Roosevelt rejected the Berle-Moffat draft because it contained this phrase: “If. therefore. I am asked by the parties in interest to offer my good offices to help them work out a settlement, I shall accept.” That was a commitment in European affairs, and the President wasn’t making any, perhaps couldn’t, in the existing state of public opinion. If he had been able to, the history of our times might have been different.
It would be unfair, of course, to deduce anything concerning Mr. Moffat’s convictions from a brief sentence in a rejected draft, written under instructions and in collaboration with another man. Still, the incident, the proposed commitment, is worth considering in gauging the character of the man who comes to us from Washington. We are not likely to get any other indications from him.

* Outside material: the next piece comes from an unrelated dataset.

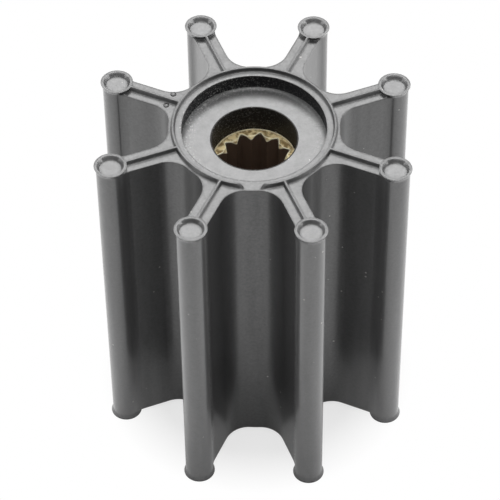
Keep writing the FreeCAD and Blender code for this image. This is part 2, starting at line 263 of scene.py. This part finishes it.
def rubber_material():
    """Satin moulded rubber: dull inside the hub, smoother where the tip beads rub, and painted a
    lighter grey on the beads as painted light.
    """
    material, nodes = new_material("satin_rubber")
    where = nodes.add("ShaderNodeTexCoord").outputs["Object"]
    radius = axis_distance(nodes, where)
    upright = upright_mask(nodes)
    grain = nodes.noise(where, 1800.0, 4.0, 0.7)

    bead_share = nodes.length_ramp(radius, RUBBER_SPAN, zip(BEAD_START, (0.0, 1.0)))
    passage = nodes.math("LESS_THAN", radius, PASSAGE_RADIUS + MASK_MARGIN)
    recess_wall = nodes.math("MULTIPLY", upright,
                             nodes.math("COMPARE", radius, RECESS_RADIUS, MASK_MARGIN))
    inside = nodes.math("MAXIMUM", passage, recess_wall)
    satin = nodes.math("ADD", nodes.math("MULTIPLY", grain, 0.16), 0.34)
    gloss = rubber_gloss(nodes, where, radius, grain, upright, inside)
    shader = nodes.add("ShaderNodeBsdfPrincipled", {
        "Base Color": rubber_colour(nodes, where, radius, bead_share, passage, recess_wall),
        "Roughness": nodes.math("ADD", satin, nodes.math("MULTIPLY", inside, 0.3)),
        "Specular IOR Level": gloss,
        "Coat Weight": gloss,
        "Coat Roughness": nodes.math("SUBTRACT", 0.24, nodes.math("MULTIPLY", bead_share, 0.10)),
        "Coat IOR": 1.5,
        "Sheen Weight": nodes.math("MULTIPLY", bead_share, 0.10),
        "Sheen Roughness": 0.3,
        "Normal": rubber_normal(nodes, where, radius, grain, bead_share),
    })
    nodes.add("ShaderNodeOutputMaterial", {"Surface": shader.outputs[0]})
    return material


def brass_material(insert):
    """Brass: a painted highlight on the edges round the mouths, tarnished faces, and painted shade on
    the upright walls.
    """
    material, nodes = new_material("brass")
    where = nodes.add("ShaderNodeTexCoord").outputs["Object"]
    tarnish = nodes.noise(where, 900.0, 4.0)
    streak = nodes.noise(where, 2200.0, 2.0)
    upright = upright_mask(nodes)
    bevel = nodes.add("ShaderNodeBevel", {"Radius": BRASS_SOFTNESS}, samples=8)

    # An edge is where the rounded normal leaves the face's own; edges round the mouths get a painted
    # highlight.
    face = nodes.add("ShaderNodeNewGeometry").outputs["Normal"]
    wide = nodes.add("ShaderNodeBevel", {"Radius": BRASS_HIGHLIGHT_WIDTH}, samples=8)
    turn = nodes.add("ShaderNodeVectorMath", {0: wide.outputs[0], 1: face}, operation="DOT_PRODUCT")
    gloss_or_painted_highlight = nodes.ramp(turn.outputs["Value"], ((0.90, 1.0), (0.99, 0.0)))
    half_length = max(corner[2] for corner in insert.bound_box) - VANE_MIDDLE
    mouth = nodes.math("GREATER_THAN", middle_distance(nodes, where), half_length - MOUTH_DEPTH)
    gloss_or_painted_highlight = nodes.math("MULTIPLY", gloss_or_painted_highlight, mouth)

    faces = nodes.mix(nodes.ramp(tarnish, ((0.44, 0.0), (0.60, 1.0))),
                      (0.90, 0.75, 0.42, 1), (0.28, 0.19, 0.075, 1))
    # Painted shade: upright walls take a dark brown and lose their metal, standing in for the shade in
    # the bore.
    walls_painted_shade = nodes.mix(upright, faces, (0.21, 0.145, 0.105, 1))
    # Painted highlight: the edges round the mouths take a pale, non-metallic colour and less roughness.
    colour = nodes.mix(gloss_or_painted_highlight, walls_painted_shade, (1.0, 0.95, 0.70, 1))
    dull = nodes.math("MULTIPLY_ADD", tarnish, 0.3, 0.35)
    painted_shade_or_highlight = nodes.math("MAXIMUM", upright, gloss_or_painted_highlight)
    bump = nodes.add("ShaderNodeBump", {"Strength": 0.8, "Distance": 0.0001, "Height": streak,
                                        "Normal": bevel.outputs[0]})
    shader = nodes.add("ShaderNodeBsdfPrincipled", {
        "Base Color": colour,
        "Metallic": nodes.math("SUBTRACT", 0.4, nodes.math("MULTIPLY", painted_shade_or_highlight, 0.4)),
        "Roughness": nodes.math("SUBTRACT", dull, nodes.math("MULTIPLY", gloss_or_painted_highlight, 0.15)),
        "Normal": bump.outputs[0],
    })
    nodes.add("ShaderNodeOutputMaterial", {"Surface": shader.outputs[0]})
    return material


def set_material(piece, material):
    """Give a piece this one material."""
    piece.data.materials.clear()
    piece.data.materials.append(material)


def make_floor():
    """A pale floor: white to the camera apart from the shadow, darker below in mirrored light."""
    mesh = bpy.data.meshes.new("floor")
    corners = [(-1, -1), (1, -1), (1, 1), (-1, 1)]
    mesh.from_pydata([(x * FLOOR_HALF, y * FLOOR_HALF, 0) for x, y in corners], [], [(0, 1, 2, 3)])
    floor = bpy.data.objects.new("floor", mesh)
    bpy.context.scene.collection.objects.link(floor)
    material, nodes = new_material("pale_floor")
    diffuse = nodes.add("ShaderNodeBsdfDiffuse", {"Color": (0.9, 0.9, 0.9, 1)})
    glow = nodes.add("ShaderNodeEmission", {"Color": WHITE, "Strength": 1.0})
    where = nodes.add("ShaderNodeTexCoord").outputs["Object"]
    distance = nodes.add("ShaderNodeVectorMath", {0: where}, operation="LENGTH").outputs["Value"]
    around = nodes.length_ramp(distance, FLOOR_SPAN, ((0.022, 0.70), (0.033, 1.0)))

    # In mirrored light the dark part is an oval that reaches forward from under the impeller.
    ahead = nodes.add("ShaderNodeVectorMath", {0: where, 1: OVAL_SHIFT}, operation="ADD")
    narrow = nodes.add("ShaderNodeVectorMath", {0: ahead.outputs[0], 1: OVAL_STRETCH},
                       operation="MULTIPLY")
    oval = nodes.add("ShaderNodeVectorMath", {0: narrow.outputs[0]}, operation="LENGTH")
    beyond = nodes.length_ramp(oval.outputs["Value"], FLOOR_SPAN, (
        (0.022, 0.06), (0.038, 0.32), (0.052, 0.84), (0.066, 1.0)))
    path = nodes.add("ShaderNodeLightPath")
    share = nodes.math("ADD", nodes.math("MULTIPLY", path.outputs["Is Camera Ray"], around),
                       nodes.math("MULTIPLY", path.outputs["Is Glossy Ray"], beyond))
    both = nodes.add("ShaderNodeMixShader", {0: share, 1: diffuse.outputs[0], 2: glow.outputs[0]})
    nodes.add("ShaderNodeOutputMaterial", {"Surface": both.outputs[0]})
    set_material(floor, material)


def make_world():
    """White to the camera, a dim even fill for everything else and a share of white in gloss."""
    world = bpy.data.worlds.new("studio")
    world.use_nodes = True
    nodes = Nodes(world.node_tree)
    dim = nodes.add("ShaderNodeBackground", {"Color": WHITE, "Strength": WORLD_FILL})
    white = nodes.add("ShaderNodeBackground", {"Color": WHITE, "Strength": 1.0})
    path = nodes.add("ShaderNodeLightPath")
    glossy = nodes.math("MULTIPLY", path.outputs["Is Glossy Ray"], WORLD_GLOSSY_SHARE)
    seen = nodes.math("MAXIMUM", path.outputs["Is Camera Ray"], path.outputs["Is Transmission Ray"])
    share = nodes.math("MAXIMUM", seen, glossy)
    both = nodes.add("ShaderNodeMixShader", {0: share, 1: dim.outputs[0], 2: white.outputs[0]})
    nodes.add("ShaderNodeOutputWorld", {"Surface": both.outputs[0]})
    bpy.context.scene.world = world


def add_softbox(name, azimuth, elevation, distance, width, height, power):
    """A rectangular lamp that faces the impeller; azimuth 0 is in front, 180 behind."""
    a, e = math.radians(azimuth), math.radians(elevation)
    toward = Vector((math.sin(a) * math.cos(e), -math.cos(a) * math.cos(e), math.sin(e)))
    data = bpy.data.lights.new(name, "AREA")
    data.shape = "RECTANGLE"
    data.size, data.size_y = width, height
    data.energy = power
    lamp = bpy.data.objects.new(name, data)
    bpy.context.scene.collection.objects.link(lamp)
    lamp.location = LAMP_TARGET + toward * distance
    lamp.rotation_mode = "QUATERNION"
    lamp.rotation_quaternion = toward.to_track_quat("Z", "Y")
    lamp.visible_camera = False


def add_piece(name, vertices, faces, carrier, slot):
    """A smooth-shaded piece with its carrier's material, riding on the body."""
    mesh = bpy.data.meshes.new(name)
    mesh.from_pydata(vertices, [], faces)
    for face in mesh.polygons:
        face.use_smooth = True
    piece = bpy.data.objects.new(name, mesh)
    bpy.context.scene.collection.objects.link(piece)
    mesh.materials.append(carrier.data.materials[0])
    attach(piece, "root")
    return piece


def turned_ring(profile, segments=96):
    """Vertices and faces of a closed ring: (radius, height) points turned round the Z axis."""
    count = len(profile)
    vertices, faces = [], []
    for k in range(segments):
        angle = 2 * math.pi * k / segments
        vertices += [(r * math.cos(angle), r * math.sin(angle), z) for r, z in profile]
        here, there = k * count, (k + 1) % segments * count
        faces += [(here + i, there + i, there + (i + 1) % count, here + (i + 1) % count)
                  for i in range(count)]
    return vertices, faces


def add_insert_rims(insert):
    """The raised outer edge that closes each end of the insert against the rubber."""
    steps = 6
    ends = [corner[2] for corner in insert.bound_box]
    for name, face, side in (("upper", max(ends), 1), ("lower", min(ends), -1)):
        arch = []
        for k in range(steps + 1):
            angle = math.pi * k / steps
            arch.append((PASSAGE_RADIUS - RIM_WIDTH / 2 * (1 - math.cos(angle)),
                         face + side * RIM_RISE * math.sin(angle)))
        foot = face - side * RIM_SUNK
        arch += [(PASSAGE_RADIUS - RIM_WIDTH, foot), (PASSAGE_RADIUS, foot)]
        ring = add_piece(f"insert_rim_{name}", *turned_ring(arch[::side]), insert, "brass")
        ring.data.set_sharp_from_angle(angle=math.radians(50))


def dome(centre, level, rings=4, segments=24):
    """Vertices and faces of a low closed dome that stands on a level face."""
    vertices = [(centre.x, centre.y, level + PIP_RISE), (centre.x, centre.y, level - PIP_SUNK)]
    for ring in range(1, rings + 1):
        slope = math.pi / 2 * ring / rings
        reach = PIP_RADIUS * math.sin(slope)
        height = level + (PIP_RISE * math.cos(slope) if ring < rings else -PIP_SUNK)
        for k in range(segments):
            angle = 2 * math.pi * k / segments
            vertices.append((centre.x + reach * math.cos(angle),
                             centre.y + reach * math.sin(angle), height))
    faces = []
    last = 2 + (rings - 1) * segments
    for k in range(segments):
        after = (k + 1) % segments
        faces.append((0, 2 + k, 2 + after))
        for here in range(2, last, segments):
            there = here + segments
            faces.append((here + k, there + k, there + after, here + after))
        faces.append((1, last + after, last + k))
    return vertices, faces


def add_mould_pips(rubber):
    """Two low plain domes on one vane's upper face, where a mould leaves its mark."""
    along = Vector((math.cos(PIP_VANE), math.sin(PIP_VANE)))
    across = Vector((-math.sin(PIP_VANE), math.cos(PIP_VANE)))
    for name, offset in PIP_OFFSETS.items():
        centre = along * PIP_DISTANCE + across * offset
        add_piece(f"mould_pip_{name}", *dome(centre, VANE_TOP), rubber, "rubber")


def make_camera():
    """The camera of the main view, aimed at the impeller and rolled a little."""
    back = Vector((math.cos(CAMERA_ELEVATION) * math.sin(CAMERA_AZIMUTH),
                   -math.cos(CAMERA_ELEVATION) * math.cos(CAMERA_AZIMUTH),
                   math.sin(CAMERA_ELEVATION)))
    data = bpy.data.cameras.new("camera")
    data.sensor_width = 36.0
    data.lens = CAMERA_LENS
    data.clip_start, data.clip_end = 0.01, 10.0
    camera = bpy.data.objects.new("camera", data)
    bpy.context.scene.collection.objects.link(camera)
    camera.location = CAMERA_AIM + back * CAMERA_DISTANCE
    camera.rotation_mode = "QUATERNION"
    level = (-back).to_track_quat("-Z", "Y")
    camera.rotation_quaternion = level @ Quaternion((0, 0, 1), CAMERA_ROLL)
    bpy.context.scene.camera = camera


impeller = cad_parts["rubber_impeller"]
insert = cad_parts["spline_insert"]
set_material(impeller, rubber_material())
set_material(insert, brass_material(insert))
add_insert_rims(insert)
add_mould_pips(impeller)
make_camera()
make_world()
make_floor()
for lamp_name, placing in LAMPS.items():
    add_softbox(lamp_name, *placing)

bpy.context.scene.view_settings.view_transform = "Standard"
bpy.context.view_layer.update()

Seeing Europe with Sumner Welles
T> Y LAST spring Mr. Moffat’s reputa-*-* tion for a smiling but deathly silence was so well established with the President that he was chosen from among all other possible assistants to go with Mr. Welles on that mysterious last-minute tour of the European capitals just before Germany lunged westward. He was at the side of the glacial Mr. Welles when they met Mussolini, Daladier, Chamberlain and Ribbentrop, who, though quite able to speak English to the Americans, chose to speak German only, thus confirming a general opinion concerning him.
If you could pry out of Mr. Moffat what he heard in Europe last spring, you might understand the meaning of recent events better, and perhaps where they lead. When you question Mr. Moffat, sitting back in his swivel chair in his handsome panelled office across the street from the Parliament Buildings, he continues to smile, but the thin opaque film suddenly slips across the vivid blue eyes. Mr. Welles, says he, preserved a sublime silence on his return. How could the assistant of a master of silence do otherwise?
There is nothing stiff and stuffy about Jay Moffat, however. He puts on no airs and looks less like a diplomat than one of those brisk, able businessmen who
are America’s real ruling class. When you meet him in the State Department, he will walk down the hall to show you to the elevator. The doors of his office in the Ottawa legation are open, and you can hear the typewriters in the offices outside, the voices of clerks and stenographers. His little boy and girl go to the public school.
He is easy to meet, friendly but not gushing. He slaps no backs, makes no luncheon-club speeches. He remains what he started out to be at twelve, back in the brownstone-front days — a professional man who has studied his profession and practiced it in many places without benefit of influence or politics. He has a genuine
attachment to Canada, and finds himself completely at home among us.
As he can retain his present post the rest of his life, under the rules of his department, Mr. Moffat may be among us for some time, as he is still only forty-four years old. Before he leaves here he may have witnessed and helped to produce a far-reaching change in the relations between his country and ours. Certainly he will have little time for his old farm in New Hampshire, which is his hobby, nor for his prized collection of diplomatic memoirs. And whatever it is that lies behind the opaque film and the vivid blue eyes, no Canadian is likely to escape the results of it one way or another.